La Nièvre est, depuis plusieurs années maintenant, plongée dans un désert médical catastrophique. Pour alerter sur cette situation qui dure depuis trop longtemps, la maire (PS) de la commune de Decize, Justine Guyot, a décidé de faire dans l’humour noir. Ainsi, elle a pris un arrêté symbolique en sommant ses administrés de ne pas…tomber malade.
« Hygiène de vie exemplaire »
« Il est formellement interdit à tout habitant de tomber malade », est-il écrit, dans ce texte diffusé le 8 octobre dernier. « Sous peine de ne recevoir aucune prise en charge médicale en raison de la fermeture répétée des services d’urgences », continue l’arrêté, avant de donner quelques indications pour y parvenir : « Il est recommandé à chacun d’adopter une hygiène de vie exemplaire incluant une consommation journalière de légumes verts, des bains de soleil modérés et une absence totale de stress, particulièrement celui généré par l’état du système de santé local », détaille l’article 2 du document. Cet arrêté a été envoyé à l’ensemble des communes de la Nièvre. Et s’il se veut ironique, rien ne prête à sourire. En effet, son unique but est de créer l’alerte dans l’espoir d’un changement de situation. Les urgences de l’hôpital de Decize « ont été placées en mode dégradé voire complètement fermées à 24 reprises depuis mars », souligne l’édile à l’AFP.
Urgences régulées : trop c’est trop
Si Justine Guyot s’exaspère, c’est parce qu’un dernier épisode a secoué la commune. Du 2 au 3 octobre dernier, l’accueil des urgences a de nouveau été régulé « en raison d’un manque temporaire de ressources médicales ». Avant de pouvoir y accéder, il faut d’abord composer le 15 ou le 18. C’est depuis ce dernier coup de massue que la maire de Decize a décidé de prendre cet arrêté quelque peu absurde. « En prenant cet arrêté, je me moque des gens qui se moquent de nous », a-t-elle confiée auprès de France 3 Bourgogne-Franche-Comté. Et il faut croire qu’elle a insufflé la volonté aux autres édiles de se faire entendre. « Une vingtaine » de maires lui ont emboîté le pas.

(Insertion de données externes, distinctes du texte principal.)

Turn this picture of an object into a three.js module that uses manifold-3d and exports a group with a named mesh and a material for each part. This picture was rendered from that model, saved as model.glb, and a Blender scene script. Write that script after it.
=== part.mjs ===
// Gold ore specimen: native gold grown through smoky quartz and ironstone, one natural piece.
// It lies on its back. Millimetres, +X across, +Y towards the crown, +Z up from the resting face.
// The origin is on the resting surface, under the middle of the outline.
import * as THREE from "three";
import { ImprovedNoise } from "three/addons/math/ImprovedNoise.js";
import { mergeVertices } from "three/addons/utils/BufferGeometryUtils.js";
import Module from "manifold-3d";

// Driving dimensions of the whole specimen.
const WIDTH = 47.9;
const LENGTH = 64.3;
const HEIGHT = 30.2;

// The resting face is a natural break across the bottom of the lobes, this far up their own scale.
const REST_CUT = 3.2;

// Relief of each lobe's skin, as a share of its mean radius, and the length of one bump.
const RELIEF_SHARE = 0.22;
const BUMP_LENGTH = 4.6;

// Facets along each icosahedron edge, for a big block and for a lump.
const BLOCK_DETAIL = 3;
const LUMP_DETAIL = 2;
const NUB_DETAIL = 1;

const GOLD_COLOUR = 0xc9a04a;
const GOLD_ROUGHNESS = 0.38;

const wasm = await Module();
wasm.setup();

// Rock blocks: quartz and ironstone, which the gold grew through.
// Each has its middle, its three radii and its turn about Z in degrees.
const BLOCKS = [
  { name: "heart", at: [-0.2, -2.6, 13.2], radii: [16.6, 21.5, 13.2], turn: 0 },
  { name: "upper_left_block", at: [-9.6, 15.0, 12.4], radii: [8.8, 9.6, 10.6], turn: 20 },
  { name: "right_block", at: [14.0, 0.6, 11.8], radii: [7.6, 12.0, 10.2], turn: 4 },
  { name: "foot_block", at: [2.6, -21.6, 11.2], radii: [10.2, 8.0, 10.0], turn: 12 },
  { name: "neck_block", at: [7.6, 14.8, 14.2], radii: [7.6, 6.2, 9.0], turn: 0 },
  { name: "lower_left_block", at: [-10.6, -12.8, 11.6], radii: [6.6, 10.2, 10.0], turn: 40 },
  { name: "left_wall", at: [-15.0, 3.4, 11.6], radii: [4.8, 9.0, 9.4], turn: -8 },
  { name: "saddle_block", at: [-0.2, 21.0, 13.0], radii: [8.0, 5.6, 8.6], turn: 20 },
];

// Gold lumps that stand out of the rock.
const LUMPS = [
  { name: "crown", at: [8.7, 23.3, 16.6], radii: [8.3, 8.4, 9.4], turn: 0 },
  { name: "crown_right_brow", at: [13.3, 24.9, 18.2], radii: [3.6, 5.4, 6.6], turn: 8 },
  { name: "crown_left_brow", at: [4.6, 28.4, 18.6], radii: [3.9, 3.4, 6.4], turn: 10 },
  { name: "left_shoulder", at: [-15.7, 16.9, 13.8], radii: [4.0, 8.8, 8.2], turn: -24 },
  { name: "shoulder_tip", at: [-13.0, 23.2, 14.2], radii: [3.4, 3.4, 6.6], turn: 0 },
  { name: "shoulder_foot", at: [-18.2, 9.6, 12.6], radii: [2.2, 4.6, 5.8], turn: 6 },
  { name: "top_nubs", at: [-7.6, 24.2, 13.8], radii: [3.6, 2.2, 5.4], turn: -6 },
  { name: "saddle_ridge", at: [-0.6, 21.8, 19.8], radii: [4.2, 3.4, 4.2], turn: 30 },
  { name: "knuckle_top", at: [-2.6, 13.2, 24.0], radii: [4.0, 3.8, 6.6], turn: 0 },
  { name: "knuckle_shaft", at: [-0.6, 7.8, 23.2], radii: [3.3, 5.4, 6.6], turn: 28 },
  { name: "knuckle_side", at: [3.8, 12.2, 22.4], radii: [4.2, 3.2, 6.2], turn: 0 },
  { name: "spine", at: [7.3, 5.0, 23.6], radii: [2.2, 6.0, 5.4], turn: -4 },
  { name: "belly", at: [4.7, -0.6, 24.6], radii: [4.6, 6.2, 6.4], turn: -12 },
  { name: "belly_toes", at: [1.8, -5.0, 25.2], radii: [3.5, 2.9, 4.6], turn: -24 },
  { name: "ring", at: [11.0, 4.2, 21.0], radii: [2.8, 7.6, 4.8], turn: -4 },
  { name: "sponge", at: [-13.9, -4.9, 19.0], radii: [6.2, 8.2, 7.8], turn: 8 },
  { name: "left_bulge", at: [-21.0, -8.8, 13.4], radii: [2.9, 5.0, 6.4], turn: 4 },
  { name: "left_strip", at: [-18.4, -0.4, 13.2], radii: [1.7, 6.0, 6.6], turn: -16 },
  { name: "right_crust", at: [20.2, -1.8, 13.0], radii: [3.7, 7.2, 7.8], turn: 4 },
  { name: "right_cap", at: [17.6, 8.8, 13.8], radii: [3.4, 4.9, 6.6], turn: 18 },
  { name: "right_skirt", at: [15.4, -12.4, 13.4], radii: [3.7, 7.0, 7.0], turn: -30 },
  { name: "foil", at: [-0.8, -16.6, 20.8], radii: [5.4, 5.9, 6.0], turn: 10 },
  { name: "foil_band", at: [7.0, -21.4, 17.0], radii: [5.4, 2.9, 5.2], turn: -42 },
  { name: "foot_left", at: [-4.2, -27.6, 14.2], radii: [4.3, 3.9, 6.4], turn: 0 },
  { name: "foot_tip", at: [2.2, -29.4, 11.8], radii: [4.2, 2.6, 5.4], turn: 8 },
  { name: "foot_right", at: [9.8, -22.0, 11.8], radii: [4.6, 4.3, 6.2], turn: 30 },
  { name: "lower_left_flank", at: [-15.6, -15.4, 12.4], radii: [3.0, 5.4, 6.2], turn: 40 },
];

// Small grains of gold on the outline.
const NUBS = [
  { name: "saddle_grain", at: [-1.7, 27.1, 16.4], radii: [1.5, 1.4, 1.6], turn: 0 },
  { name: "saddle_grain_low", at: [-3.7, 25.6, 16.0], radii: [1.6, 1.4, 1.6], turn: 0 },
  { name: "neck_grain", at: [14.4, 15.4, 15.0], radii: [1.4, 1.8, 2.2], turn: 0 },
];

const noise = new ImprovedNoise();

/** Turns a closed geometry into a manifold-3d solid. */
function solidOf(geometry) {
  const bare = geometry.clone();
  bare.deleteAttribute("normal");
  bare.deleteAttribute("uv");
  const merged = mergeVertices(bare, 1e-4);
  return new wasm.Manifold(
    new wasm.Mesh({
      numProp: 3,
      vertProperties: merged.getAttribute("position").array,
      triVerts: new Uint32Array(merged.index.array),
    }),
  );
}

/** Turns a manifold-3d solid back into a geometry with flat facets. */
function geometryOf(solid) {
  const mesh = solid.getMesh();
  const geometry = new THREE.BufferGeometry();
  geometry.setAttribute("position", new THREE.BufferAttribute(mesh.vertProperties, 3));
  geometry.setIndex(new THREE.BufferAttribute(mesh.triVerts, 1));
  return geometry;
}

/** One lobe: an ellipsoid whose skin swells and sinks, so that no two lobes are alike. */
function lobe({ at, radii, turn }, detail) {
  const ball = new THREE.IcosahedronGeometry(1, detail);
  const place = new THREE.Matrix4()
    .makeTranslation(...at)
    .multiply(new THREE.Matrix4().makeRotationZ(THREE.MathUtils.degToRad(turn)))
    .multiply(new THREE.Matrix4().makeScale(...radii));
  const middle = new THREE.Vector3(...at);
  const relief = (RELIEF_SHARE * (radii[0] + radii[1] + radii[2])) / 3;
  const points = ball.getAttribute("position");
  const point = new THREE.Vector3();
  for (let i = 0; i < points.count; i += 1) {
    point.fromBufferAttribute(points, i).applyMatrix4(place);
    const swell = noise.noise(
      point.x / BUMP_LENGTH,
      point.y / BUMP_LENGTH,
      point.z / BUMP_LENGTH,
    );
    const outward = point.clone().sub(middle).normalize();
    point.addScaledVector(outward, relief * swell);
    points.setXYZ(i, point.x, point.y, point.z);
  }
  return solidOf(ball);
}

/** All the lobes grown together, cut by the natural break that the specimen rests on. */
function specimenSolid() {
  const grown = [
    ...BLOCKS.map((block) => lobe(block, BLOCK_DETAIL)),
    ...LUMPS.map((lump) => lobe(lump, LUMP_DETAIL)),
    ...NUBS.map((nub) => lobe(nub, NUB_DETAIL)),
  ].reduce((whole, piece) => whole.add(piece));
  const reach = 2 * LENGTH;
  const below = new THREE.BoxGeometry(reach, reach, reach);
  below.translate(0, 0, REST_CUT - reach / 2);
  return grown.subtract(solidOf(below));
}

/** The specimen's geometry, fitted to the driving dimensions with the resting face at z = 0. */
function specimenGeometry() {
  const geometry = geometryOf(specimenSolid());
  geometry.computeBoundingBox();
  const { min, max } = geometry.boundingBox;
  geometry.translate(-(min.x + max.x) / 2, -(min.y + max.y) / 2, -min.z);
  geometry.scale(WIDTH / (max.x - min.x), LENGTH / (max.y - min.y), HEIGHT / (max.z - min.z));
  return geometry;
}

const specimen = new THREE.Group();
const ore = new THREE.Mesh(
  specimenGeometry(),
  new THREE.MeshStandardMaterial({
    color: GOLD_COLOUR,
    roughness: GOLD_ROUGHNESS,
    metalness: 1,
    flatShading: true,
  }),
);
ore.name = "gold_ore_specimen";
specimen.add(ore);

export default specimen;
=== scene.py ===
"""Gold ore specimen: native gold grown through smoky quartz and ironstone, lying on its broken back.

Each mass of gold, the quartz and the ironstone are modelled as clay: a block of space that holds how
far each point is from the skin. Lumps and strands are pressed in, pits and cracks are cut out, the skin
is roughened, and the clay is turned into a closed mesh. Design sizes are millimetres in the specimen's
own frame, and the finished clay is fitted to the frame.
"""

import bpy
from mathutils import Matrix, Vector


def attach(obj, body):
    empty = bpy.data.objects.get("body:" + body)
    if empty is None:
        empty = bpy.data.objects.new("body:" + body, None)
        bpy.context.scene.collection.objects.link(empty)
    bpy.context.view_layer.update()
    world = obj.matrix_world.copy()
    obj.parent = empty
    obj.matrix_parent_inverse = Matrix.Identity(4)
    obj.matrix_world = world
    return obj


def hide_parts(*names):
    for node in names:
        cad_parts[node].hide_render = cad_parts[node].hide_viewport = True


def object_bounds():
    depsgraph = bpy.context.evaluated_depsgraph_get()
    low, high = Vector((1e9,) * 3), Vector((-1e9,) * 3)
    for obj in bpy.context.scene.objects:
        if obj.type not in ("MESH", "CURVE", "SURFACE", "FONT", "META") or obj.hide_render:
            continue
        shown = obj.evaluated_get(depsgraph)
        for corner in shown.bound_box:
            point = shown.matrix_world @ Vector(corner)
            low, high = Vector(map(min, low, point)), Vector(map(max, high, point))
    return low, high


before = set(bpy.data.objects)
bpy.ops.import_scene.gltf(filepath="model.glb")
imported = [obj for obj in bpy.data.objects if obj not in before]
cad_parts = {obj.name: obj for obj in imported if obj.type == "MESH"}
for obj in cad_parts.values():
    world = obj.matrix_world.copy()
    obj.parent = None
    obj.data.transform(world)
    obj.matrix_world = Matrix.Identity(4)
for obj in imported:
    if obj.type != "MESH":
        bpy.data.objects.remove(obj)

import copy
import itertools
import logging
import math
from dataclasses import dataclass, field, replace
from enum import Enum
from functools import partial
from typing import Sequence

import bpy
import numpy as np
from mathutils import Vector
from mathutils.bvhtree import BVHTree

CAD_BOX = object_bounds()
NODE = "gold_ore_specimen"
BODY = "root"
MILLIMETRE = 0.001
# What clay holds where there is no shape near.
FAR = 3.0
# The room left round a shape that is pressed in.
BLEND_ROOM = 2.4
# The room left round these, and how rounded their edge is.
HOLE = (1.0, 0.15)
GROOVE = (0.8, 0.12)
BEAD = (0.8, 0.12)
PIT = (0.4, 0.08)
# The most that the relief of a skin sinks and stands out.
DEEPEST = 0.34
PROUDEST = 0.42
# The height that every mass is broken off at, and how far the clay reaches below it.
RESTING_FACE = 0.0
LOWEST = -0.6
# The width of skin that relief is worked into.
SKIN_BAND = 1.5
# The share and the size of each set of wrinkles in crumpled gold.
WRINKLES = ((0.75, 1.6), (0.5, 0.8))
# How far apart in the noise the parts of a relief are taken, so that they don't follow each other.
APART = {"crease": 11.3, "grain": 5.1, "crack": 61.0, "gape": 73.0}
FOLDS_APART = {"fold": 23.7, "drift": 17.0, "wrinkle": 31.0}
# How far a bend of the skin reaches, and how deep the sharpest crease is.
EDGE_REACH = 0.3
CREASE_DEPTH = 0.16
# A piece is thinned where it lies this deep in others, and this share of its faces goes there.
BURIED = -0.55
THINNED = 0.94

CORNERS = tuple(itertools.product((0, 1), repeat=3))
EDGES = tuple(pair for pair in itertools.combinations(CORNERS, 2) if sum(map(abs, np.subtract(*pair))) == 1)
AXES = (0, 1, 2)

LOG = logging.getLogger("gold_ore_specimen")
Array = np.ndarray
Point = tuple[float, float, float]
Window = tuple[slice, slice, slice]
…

Il faut dire que le ras-le-bol est généralisé et que la situation est loin de s’améliorer, malgré les nombreuses alertes de ces dernières années. Le département de la Nièvre ne compte que 68 médecins pour 100 000 habitants, contre une moyenne de 121 en France. Inutile de parler des spécialistes… Dans l’ensemble de la Nièvre, on ne compte qu’un seul rhumatologue, un allergologue et…zéro dermatologue. Et enfin, 20% des habitants ne disposent pas de médecin traitant. Le désert est si important qu’un « pont aérien » a été mis en place pour pallier le manque. Ainsi, depuis janvier 2023, une dizaine de médecins en provenance de Dijon se déplacent à l’hôpital de Nevers.
Selon le baromètre santé-social de l’AMF et la Mutualité Française, présenté lors du congrès des maires 2023, «87 % de la population vit dans un désert médical», tandis que «6,7 millions de Français n’ont pas de médecin traitant».